For some, the off-color comments, flyers, posters and chants involved are hate speech. For others, they’re just an alternative perspective to academia’s perceived entrenched liberalism.

While the clash between belief systems plays out on the sidewalks, hallways and auditoriums of the U, many campus stakeholders are wondering why the university allows controversial speakers, comedians, and student protests to find stages on campus. Why is this happening in my building? And why can’t we stop it?

As a state university, the U is a public space. Not every location on campus is a free speech zone, but many are. University leaders are committed to supporting students’ rights to free expression, speech and assembly. As a place of learning, debate and intellectual inquiry, the university welcomes robust discussion and exchange of ideas, even when the ideas are unpopular or controversial.

‘We must ensure that our campus welcomes and respects the broad range of voices and perspectives of our students, as well as our faculty, staff and the communities we serve,” President Taylor Randall wrote in a letter establishing the Viewpoint Representation and Expression Taskforce this year.

So, how do university leaders go about scheduling events for campus?

Most events start with a calendar submission from a recognized student group or campus community member. Outside groups also may rent space on campus. An informal group of staff from across campus—Facilities, Public Safety, Registrar’s Office schedulers, Student Affairs and University Communications—reviews each event to determine whether the location will work, if there are competing events scheduled nearby, and should University Police provide security or crowd control.

If the event is likely to stir protests or counter-programming, facilities managers and safety leaders may recommend a new location, schedule another date, or suggest ticketing for the event. In general, most events are confirmed and scheduled within a week of an application.

With protests, the university also can adopt appropriate time, place and manner restrictions aimed at fostering and creating an environment for safe speech. The U has outlined that right in the university’s speech policy.

As noted in the speech policy, demonstrations are a legitimate means of expression that have played an important role in the university’s collective history. For that reason, university policy allows individuals to demonstrate freely, as long as their conduct is not violent, does not unduly disrupt the functioning of the university, interfere with the rights of other members of the university community or damage university or private property.

Some locations on campus may be selected to protect both the speakers and the protestors—and provide University Police the best circumstances for maintaining public safety. And only a handful of spaces may have enough seating for the expected audience. Auditoriums in the Behavioral Science Building, LNCO and Social Work Building are such places—sufficient exits and entrances; room to collect tickets and check bags, and space to set up magnetometers, if requested.

University leaders also will lay out the at the beginning of the event to ensure no one in the audience attempts to shout down the speakers in a “heckler’s veto.”

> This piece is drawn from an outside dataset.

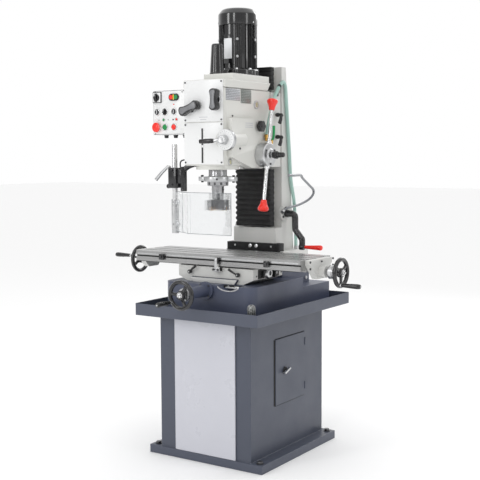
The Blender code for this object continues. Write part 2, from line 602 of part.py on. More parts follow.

“The university supports and is committed to open, free and robust discussion, debate and exchange of ideas as an indispensable part of its educational mission, even when the ideas expressed are unpopular,” said Dean of Students Jason Ramirez. “At the same time, the university has an obligation to ensure the safety and security of individuals and property and that the university’s operations, functions and events are not disrupted.”

Going forward, university leaders have committed to coordinate communication about events that may require security or a police presence with deans and department chairs so the students, faculty and staff using the buildings are not surprised by speakers, or the advertising used to promote them and can plan classes and other activities accordingly.